Es posible, pues, que Maastricht no traiga cambios políticos radicales a la Unión política y que tampoco traiga la unión monetaria. Tal como sucedió con el Tratado de la Comunidad para la Defensa Europea de 1952, podría incluso no ser ratificado. Si tiene lugar alguna forma de unión monetaria, ésta podría surgir de una vía que siempre ha constituido una alternativa paralela al desarrollo de la Comunidad, si bien una vía no sujeta a las leyes y al gobierno de la misma. Nos estamos refiriendo a la estrecha relación bilateral, basada en el método tradicional de la alianza diplomática, que existe entre Francia y Alemania. Si la unidad monetaria llegara a través de esta vía y se situara fuera del alcance de los artículos del Tratado de Maastricht, eso querría decir que no existe la simetría de política doméstica necesaria para dar este importante paso en la europeización de las políticas y que la tan ansiada federación europea es todavía un sueño lejano. Dicha simetría resultará cada vez más difícil a medida que aumenta el número de estados miembro. Una Comunidad de dos velocidades, con Francia y Alemania y sus satélites monetarios por un lado y el resto de los estados miembro por otro, no sería en absoluto la misma Comunidad y requeriría una explicación diferente.

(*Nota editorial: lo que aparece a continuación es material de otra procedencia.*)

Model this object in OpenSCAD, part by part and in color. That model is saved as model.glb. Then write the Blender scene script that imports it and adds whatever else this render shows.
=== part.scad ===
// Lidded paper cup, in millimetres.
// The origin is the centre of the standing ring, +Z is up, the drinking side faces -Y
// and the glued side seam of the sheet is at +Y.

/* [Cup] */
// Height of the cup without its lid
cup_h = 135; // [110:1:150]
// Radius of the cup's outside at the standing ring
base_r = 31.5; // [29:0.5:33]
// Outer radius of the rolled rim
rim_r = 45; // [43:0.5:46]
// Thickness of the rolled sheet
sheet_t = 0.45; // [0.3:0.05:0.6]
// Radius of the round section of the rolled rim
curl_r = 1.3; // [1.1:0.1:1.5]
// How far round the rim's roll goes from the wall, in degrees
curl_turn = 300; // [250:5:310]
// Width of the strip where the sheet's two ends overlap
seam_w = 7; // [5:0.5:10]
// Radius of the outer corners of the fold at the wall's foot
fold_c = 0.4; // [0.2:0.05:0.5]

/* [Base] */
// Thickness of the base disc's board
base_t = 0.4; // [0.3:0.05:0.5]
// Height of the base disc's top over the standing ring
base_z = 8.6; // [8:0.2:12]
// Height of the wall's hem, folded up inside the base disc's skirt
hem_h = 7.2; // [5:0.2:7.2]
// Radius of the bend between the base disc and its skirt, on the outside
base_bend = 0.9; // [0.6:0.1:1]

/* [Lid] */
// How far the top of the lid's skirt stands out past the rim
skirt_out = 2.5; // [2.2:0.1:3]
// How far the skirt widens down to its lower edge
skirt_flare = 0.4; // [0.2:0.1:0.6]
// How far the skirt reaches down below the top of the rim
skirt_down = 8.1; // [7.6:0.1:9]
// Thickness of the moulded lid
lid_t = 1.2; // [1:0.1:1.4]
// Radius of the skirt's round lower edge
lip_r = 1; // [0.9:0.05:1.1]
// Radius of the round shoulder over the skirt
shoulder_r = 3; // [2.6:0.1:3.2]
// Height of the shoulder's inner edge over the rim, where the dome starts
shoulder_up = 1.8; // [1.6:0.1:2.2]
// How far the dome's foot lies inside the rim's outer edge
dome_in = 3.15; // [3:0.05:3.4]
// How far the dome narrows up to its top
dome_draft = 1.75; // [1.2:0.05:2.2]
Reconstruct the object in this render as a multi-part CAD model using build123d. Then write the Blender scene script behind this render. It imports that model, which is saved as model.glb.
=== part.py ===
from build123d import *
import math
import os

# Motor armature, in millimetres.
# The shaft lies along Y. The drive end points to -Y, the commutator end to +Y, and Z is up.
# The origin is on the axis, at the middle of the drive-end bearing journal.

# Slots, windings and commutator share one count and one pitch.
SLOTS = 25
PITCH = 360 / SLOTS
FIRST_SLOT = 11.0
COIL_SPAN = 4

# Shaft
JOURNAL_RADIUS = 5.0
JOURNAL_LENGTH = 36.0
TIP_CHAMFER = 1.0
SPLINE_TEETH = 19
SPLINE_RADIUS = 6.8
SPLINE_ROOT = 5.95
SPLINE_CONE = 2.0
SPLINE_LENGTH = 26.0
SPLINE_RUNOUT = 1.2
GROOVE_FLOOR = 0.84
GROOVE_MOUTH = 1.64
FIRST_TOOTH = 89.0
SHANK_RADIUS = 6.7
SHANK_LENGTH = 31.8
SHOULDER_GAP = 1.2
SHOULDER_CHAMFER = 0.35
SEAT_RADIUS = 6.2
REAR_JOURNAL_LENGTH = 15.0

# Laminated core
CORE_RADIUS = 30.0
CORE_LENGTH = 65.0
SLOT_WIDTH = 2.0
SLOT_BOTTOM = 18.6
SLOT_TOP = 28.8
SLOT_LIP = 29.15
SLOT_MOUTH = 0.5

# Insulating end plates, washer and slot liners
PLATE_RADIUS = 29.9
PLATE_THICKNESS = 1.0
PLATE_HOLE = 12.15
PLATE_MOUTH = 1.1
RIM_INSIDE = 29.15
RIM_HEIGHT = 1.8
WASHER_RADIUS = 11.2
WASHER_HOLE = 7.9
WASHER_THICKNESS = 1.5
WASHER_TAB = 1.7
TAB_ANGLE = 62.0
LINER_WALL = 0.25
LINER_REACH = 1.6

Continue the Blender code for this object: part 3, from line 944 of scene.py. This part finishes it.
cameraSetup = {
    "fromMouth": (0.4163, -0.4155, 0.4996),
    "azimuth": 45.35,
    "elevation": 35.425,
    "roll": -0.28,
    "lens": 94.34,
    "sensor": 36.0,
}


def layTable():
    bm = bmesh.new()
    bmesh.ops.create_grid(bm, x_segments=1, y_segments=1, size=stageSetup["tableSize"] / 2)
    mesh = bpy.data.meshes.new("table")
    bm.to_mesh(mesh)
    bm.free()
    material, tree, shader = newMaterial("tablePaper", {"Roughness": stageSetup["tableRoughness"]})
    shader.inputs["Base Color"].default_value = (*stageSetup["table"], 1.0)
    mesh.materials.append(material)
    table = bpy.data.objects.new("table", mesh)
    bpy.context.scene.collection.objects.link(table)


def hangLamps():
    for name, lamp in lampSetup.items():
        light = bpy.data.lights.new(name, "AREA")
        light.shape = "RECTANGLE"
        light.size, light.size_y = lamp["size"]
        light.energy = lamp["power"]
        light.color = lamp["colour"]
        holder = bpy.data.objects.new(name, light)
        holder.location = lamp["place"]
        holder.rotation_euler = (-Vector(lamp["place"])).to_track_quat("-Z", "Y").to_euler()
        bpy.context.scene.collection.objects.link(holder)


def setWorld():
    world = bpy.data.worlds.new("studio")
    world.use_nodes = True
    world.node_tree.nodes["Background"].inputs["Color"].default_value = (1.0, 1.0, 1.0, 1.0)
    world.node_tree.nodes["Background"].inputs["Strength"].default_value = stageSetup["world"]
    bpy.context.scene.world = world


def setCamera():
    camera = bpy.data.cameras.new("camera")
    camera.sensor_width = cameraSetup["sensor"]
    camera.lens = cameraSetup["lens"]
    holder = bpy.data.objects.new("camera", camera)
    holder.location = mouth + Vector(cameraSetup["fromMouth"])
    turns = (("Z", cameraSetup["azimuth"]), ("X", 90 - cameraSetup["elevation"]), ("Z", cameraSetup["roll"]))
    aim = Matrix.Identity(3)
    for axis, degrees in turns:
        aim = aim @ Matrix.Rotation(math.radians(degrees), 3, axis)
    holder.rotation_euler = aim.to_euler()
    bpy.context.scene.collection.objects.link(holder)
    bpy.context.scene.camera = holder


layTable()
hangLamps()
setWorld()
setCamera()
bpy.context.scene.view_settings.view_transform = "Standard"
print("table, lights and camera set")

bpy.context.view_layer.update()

Podemos concluir, por tanto, que las fuerzas que han impulsado la Unión política a lo largo de casi medio siglo han sido siempre las mismas. Pero no está claro que dichas fuerzas tengan hoy en día un objetivo común. Por supuesto, esto resulta igualmente cierto en la época en que De Gaulle estaba en el poder. Aquella interrupción tuvo un carácter provisional. La Comunidad ha proporcionado enormes ventajas a los ciudadanos de los países que la constituyen, y ha tenido el efecto paradójico de producir el período de paz, internacional y doméstico más prolongado de la historia de Europa occidental al tiempo que reforzaba el Estado-nación. De cualquier modo, sigue siendo cierto que la Unión sólo podrá dar un paso adelante cuando proporcione ganancias a la mayoría de los ciudadanos de los países respectivos. El Tratado de Maastricht, considerado en su conjunto, no proporciona tales ganancias.